Heavy penalties

Recently in Perth, Carl Morrison, a 12-year-old Aboriginal passenger in a stolen car driven by his 14-year-old friend, was killed when the vehicle crashed after being pursued by police. Premier Geoff Gallop, rather than leaving the family to their grief, moved to exonerate the police and to blame the parents. ‘The issue wasn’t about the police chase. The issue yesterday was about those youngsters stealing the cars and then going on a joy-ride when they should have been at school.’ Western Australia is in the grip of a moral panic about delinquent youngsters, particularly from Indigenous backgrounds, hanging around in public places. A moral panic was defined famously by British sociologist Stanley Cohen as:

A condition, episode, person or group emerges to become defined as a threat to societal values and interests; its nature is presented in a stylised and stereotypical fashion by the mass media; the moral barricades are manned by editors, bishops, politicians and other right thinking people; socially accredited experts pronounce their diagnosis and solutions; ways of coping are evolved or (more often) resorted to; the condition then disappears, submerges or deteriorates and becomes visible.

The curfew introduced for Perth’s entertainment district of Northwood, and the current policing of Aboriginal youth in Perth, can be seen as part of the process of moral panic.

In the face of evident public support for Gallop’s uncompromising response, relatives and friends of Carl Morrison struggled valiantly to humanise the children. His family had just moved into a government home after years of homelessness. He had a disabled sister. He had recently learned to read. He loved art and soccer. Loved his family. His father said, ‘Me and my wife have eight kids and we try our best with them’. But Gallop was implacable: ‘I’m a strong supporter of reconciliation … but what happened in the past is no excuse for this sort of behaviour, and I think it should be described for what it is—it’s bad behaviour, it’s offensive behaviour, it’s putting the youngsters at risk, it’s putting the broader community at risk and we need to confront it and deal with it.’ (The Sunday Times, 22 August 2003) He found common ground with John Howard by declaring that history could not be held up as an excuse for contemporary Indigenous social problems and criminality.

One of Gallop’s lieutenants, Michelle Roberts, took up the cudgels against the driver, a boy with a history of substance abuse and psychiatric problems, who had survived the accident: ‘My view is that he needs to be permanently detained. He should not be free to go and steal another car and wreck anyone else’s life. I personally do not think he is someone who should be at large at all.’ (The Sunday Times, 22 August 2003) Given there was a chance the boy could face charges, it was extraordinary that Roberts, who is both Police Minister and Minister for Justice, could have shown such contempt for judicial
process and the separation of powers. Another of Roberts’s titles is Minister for Community Safety.

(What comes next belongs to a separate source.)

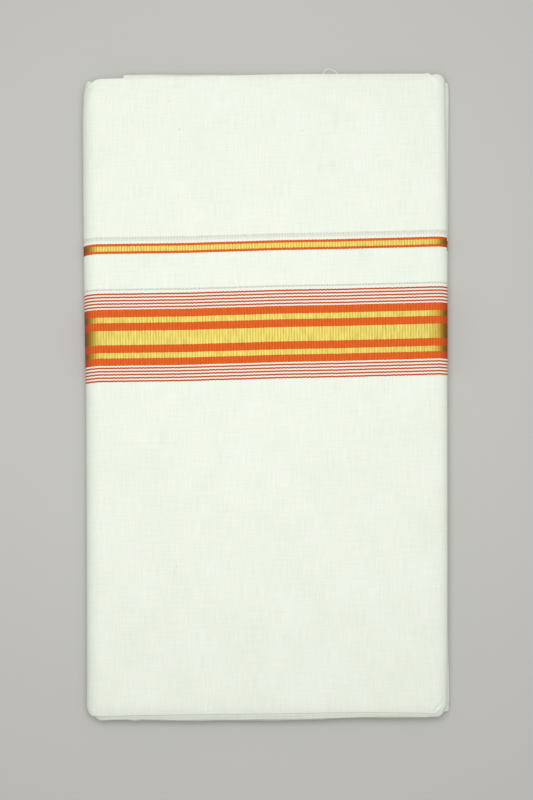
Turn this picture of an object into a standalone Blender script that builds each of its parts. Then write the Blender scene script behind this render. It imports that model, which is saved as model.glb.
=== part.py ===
"""A white cotton dhoti with woven borders, folded into a flat pack that lies on its underside.

The cloth is folded in three across its width and in sixteen along its length, so the pack holds
16 strip layers of 3 plies. Both ends of the long strip are folded in to its middle, and the two
leaves that this gives are closed on each other like a book. The spine is at -X and the open side
at +X, and +Y is the end nearer the border. Lengths are in millimetres up to the mesh, in metres.
"""

import math

import bmesh
import bpy
import numpy as np

MM = 0.001

# The wall and the stack
STRIP_WALL = 1.1  # the three plies of one strip layer
GAP = 0.3
STEEPER = 2.3  # how much more room the wall takes where it slopes, for each share that the pack thins
HIDDEN_LAYER = 0.9  # one strip layer inside, pressed by those over it
HIDDEN_LAYERS = 3  # on each side of a leaf's middle
HIDDEN_HALF = HIDDEN_LAYERS * HIDDEN_LAYER
LEAF_HALF = HIDDEN_HALF + GAP + STRIP_WALL
LOWER_LEVEL = LEAF_HALF  # height of the lower leaf's middle
UPPER_LEVEL = 3 * LEAF_HALF + GAP
SPINE_LEVEL = (LOWER_LEVEL + UPPER_LEVEL) / 2
SPINE_RADIUS = (UPPER_LEVEL - LOWER_LEVEL) / 2

# How far each bend reaches past a half circle
SPINE_LEAN = 1.2
FOLD_LEAN = 1.5
SPINE_REACH = SPINE_RADIUS + LEAF_HALF + SPINE_LEAN
FOLD_REACH = LEAF_HALF + FOLD_LEAN
TUCK_END = 0.985  # share of a leaf's width that the outer layer runs in between the leaves

# Outline from above: the spine at the left and the two leaf folds at the right
SPINE, UPPER_FOLD, LOWER_FOLD = 1, 2, 3
SIDES = np.array(
    [  # y, spine, upper fold, lower fold
        (-204.5, -112.6, 113.0, 115.6),
        (-195.5, -113.3, 113.2, 115.9),
        (-185.0, -113.2, 113.4, 115.8),
        (-152.0, -113.2, 113.8, 114.9),
        (-103.0, -113.3, 113.8, 114.5),
        (-2.0, -113.7, 113.7, 114.5),
        (36.0, -114.4, 113.8, 114.6),
        (73.0, -115.0, 113.7, 114.8),
        (124.0, -115.5, 113.2, 115.1),
        (174.0, -115.8, 112.4, 115.4),
        (190.0, -115.2, 112.2, 115.5),
        (203.5, -112.6, 111.9, 115.0),
    ]
)

# Where the layers end at the bottom and the top of the pack, rounded off at its corners
OUTER_BOTTOM, HIDDEN_BOTTOM, OUTER_TOP, HIDDEN_TOP = 1, 2, 3, 4
PEEK_CORNER = -89.1  # from here a ply with a square corner shows past the top fold
PEEK_STEP = 0.5
ENDS = np.array(
    [  # x, outer bottom, hidden bottom, outer top, hidden top
        (-116.0, -191.5, -191.8, 193.0, 192.5),
        (-113.3, -194.6, -195.0, 195.8, 195.2),
        (-111.9, -196.9, -197.3, 197.5, 196.6),
        (-110.7, -198.9, -199.2, 197.0, 196.0),
        (-109.6, -199.8, -200.2, 196.2, 195.4),
        (-107.6, -200.1, -201.0, 197.3, 196.2),
        (-105.7, -200.1, -203.3, 198.0, 197.0),
        (-104.0, -200.2, -204.1, 198.2, 197.2),
        (-97.0, -200.0, -203.5, 198.5, 197.5),
        (PEEK_CORNER - PEEK_STEP, -199.8, -203.3, 198.7, 197.6),
        (PEEK_CORNER, -199.8, -203.3, 198.7, 201.5),
        (-84.8, -199.5, -203.4, 199.0, 201.6),
        (-82.6, -199.4, -204.2, 199.1, 201.6),
        (-80.2, -199.4, -203.4, 199.2, 201.6),
        (-56.0, -199.1, -204.2, 200.0, 201.5),
        (2.0, -198.4, -203.8, 201.4, 201.5),
        (20.0, -198.0, -203.5, 201.7, 201.1),
        (59.0, -197.4, -201.9, 201.9, 200.8),
        (98.5, -197.8, -201.5, 202.0, 200.6),
        (101.4, -198.4, -201.9, 202.4, 200.8),
        (103.4, -197.9, -201.1, 201.2, 200.0),
        (105.4, -198.7, -201.6, 201.7, 200.3),
        (108.4, -197.0, -201.3, 201.6, 200.2),
        (110.2, -195.2, -199.8, 200.6, 199.2),
        (111.6, -194.1, -198.6, 198.3, 197.2),
        (112.4, -193.4, -197.2, 196.0, 195.0),
        (116.0, -192.5, -196.0, 194.0, 193.6),
    ]
)

# The lower leaf's corners show past the upper leaf at the right: one square, one rounded off
LOWER_CORNER_START = 104.0
LOWER_BOTTOM, LOWER_TOP = 1, 2
LOWER_CORNERS = np.array(
    [  # x, bottom, top
        (LOWER_CORNER_START, -199.2, 199.0),
        (113.9, -199.0, 198.2),
        (115.2, -199.0, 195.9),
        (115.8, -198.6, 192.6),
        (116.4, -197.6, 190.5),
    ]
)

# Stations along Y that every layer passes between its two ends, and one more a little short of each end
STATIONS = (-184.0, -165.0, -120.0, -60.0, 0.0, 60.0, 120.0, 160.0, 184.0)
NEAR_END = 5.5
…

In a ‘civilised’ country like Australia it is appalling that politicians respond to acts of juvenile delinquency only with moralising and coercion and that compassion seems to have fallen out of the repertoire. It is also bitterly ironic that in spite of our tendency to sentimentalise childhood, those who are most likely to be demonised are those who are just out of childhood in that awkward phase of life known as youth or adolescence. The point at which someone crosses the line is unclear. It seems to correspond with the point at which you can be held individually responsible for your actions. But if we accept that young people who engage in resistant or illegal behaviour are victims of life circumstances, whom do we blame? The fashion in recent times, even among some Aboriginal leaders, has been to move away from the language of victimhood and to embrace ideas of self-responsibility. In my view, however, it is dangerous to dispense completely with the language of broader social responsibility.

Bob Hawke once declared that by 1990 ‘no Australian child will live in poverty’ but 13 years later many still do. For many, this is not only material poverty. It is emotional poverty, neglect and profound social marginalisation. While it is easy to feel compassion for young people in the Third World, it is less easy to do so for those who disrupt the streets of our cities and seem to threaten our safety. But if the only response of the state is to castigate and punish, then nothing will change.      

Dr George Morgan is part of the staff of both the School of Humanities and the Centre for Cultural Research, University of Western Sydney.